Sound — 8
Bursting into the 1993 music scene via their album Deluxe, Better Than Ezra fit in quite nicely with the post-grunge music scene. While not exactly a groundbreaking band, Better Than Ezra is a good one, and this album showcases this quite nicely. Following the typical "soft but catchy" creed of many '90s bands, this album is great for new and old fans. The guitar chord sequences are simple, the structure a bit predictable, but the end result works perfectly. Better Than Ezra is at heart a college rock band, and with catchy verses, memorable choruses, and fun refrains, this album does not deviate from the formula.
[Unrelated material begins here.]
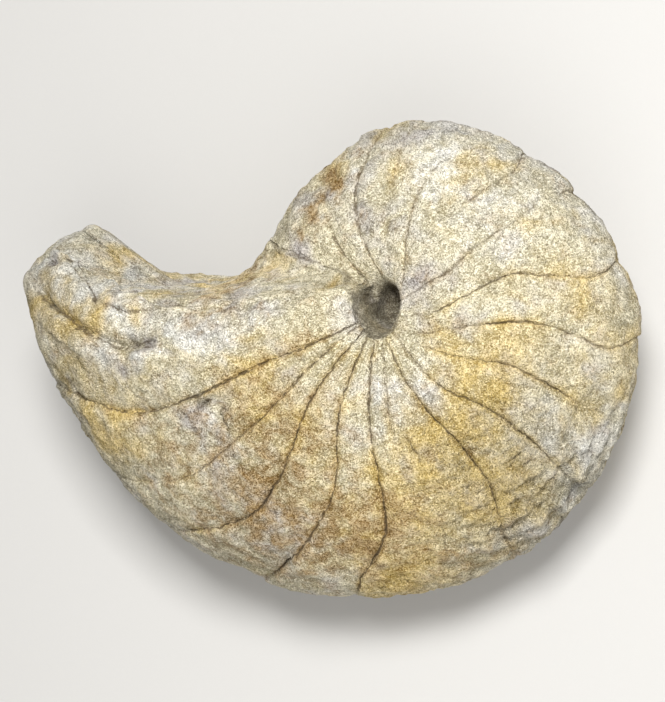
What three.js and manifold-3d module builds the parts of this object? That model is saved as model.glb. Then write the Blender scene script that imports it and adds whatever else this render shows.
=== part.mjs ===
// Fossil nautilus: the internal mould of a coiled nautiloid, one solid piece of stone.
//
// Units are millimetres and +Z is up. The fossil lies on one flank, as it comes to rest on a table.
// Its origin is the centre of its bounding box's base.
//
// The body is worked out in the coil frame first: X and Y lie in the plane of coiling, Z is the coil
// axis, and the whorl grows clockwise as seen from +Z. Each point of the skin is where a ray from
// inside the stone leaves the body, whose surface is given by signed distances.

import * as THREE from 'three';
import { mergeVertices } from 'three/addons/utils/BufferGeometryUtils.js';
import Module from 'manifold-3d';

const { degToRad, radToDeg, smoothstep, lerp } = THREE.MathUtils;

// ---- driving dimensions --------------------------------------------------------------------------

// The whorl is a logarithmic spiral. Its angle is counted in degrees from the notch, where the open
// end of the last whorl meets the older whorl, and grows in the direction of growth.
const NOTCH_DIRECTION = 155; // polar angle of the notch, degrees
const NOTCH_RADIUS = 29.9; // coil axis to the outer edge at the notch
const RADIUS_GROWTH = 0.16; // growth of that radius, per radian
const NOTCH_HALF_WIDTH = 14; // half the thickness of the whorl at the notch
const WIDTH_GROWTH = 0.137; // growth of the half thickness, per radian

// Low stretches and swellings of the outer edge: [whorl angle, millimetres].
const VENTER_WEAR = [
  [-60, 0], [0, 0.5], [12, 0.5], [38, -0.5], [60, 0.3], [108, -1.9], [125, -1.5], [155, -0.8],
  [185, -1.1], [215, -1.2], [250, -0.6], [275, 0.6], [290, 1.9], [312, 3], [330, 6.6], [345, 8],
];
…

The band also manages to slip in a few ballads, which, far from being boring and stagnant, actually manage to outclass some of the upbeat songs on the album. The track Good nicely sums up this band's style.
Lyrics — 10
Kevin Griffin's lyrics work with this band. Not overly metaphorical, nor politically charged, they almost take on a story telling quality. Many a song is inspired by a girl, but most songs within rock music are. The lyrics are reminiscent, touching, wistful, and go along perfectly with the music. And while it may take some getting used to, Kevin Griffin has a superb voice, with a hint of country twang, in which he manages to craft amazing melodies within the structures of his songs.
Overall Impression — 8
While this is a fantastic collection of Better Than Ezra songs, the band itself tends to blend in with the other college rock bands, though they tend to have better songs. The addition of the previously unreleased single "Laid," a James cover, is an added bonus for avid BTE fans. I was very impressed with the songs "Misunderstood," "Extra Ordinary," "One More Murder," and "At The Stars." To summarize, if you have not ever listened to Better Than Ezra before, be sure to purchase this album first, as it is a perfect example of the band's style.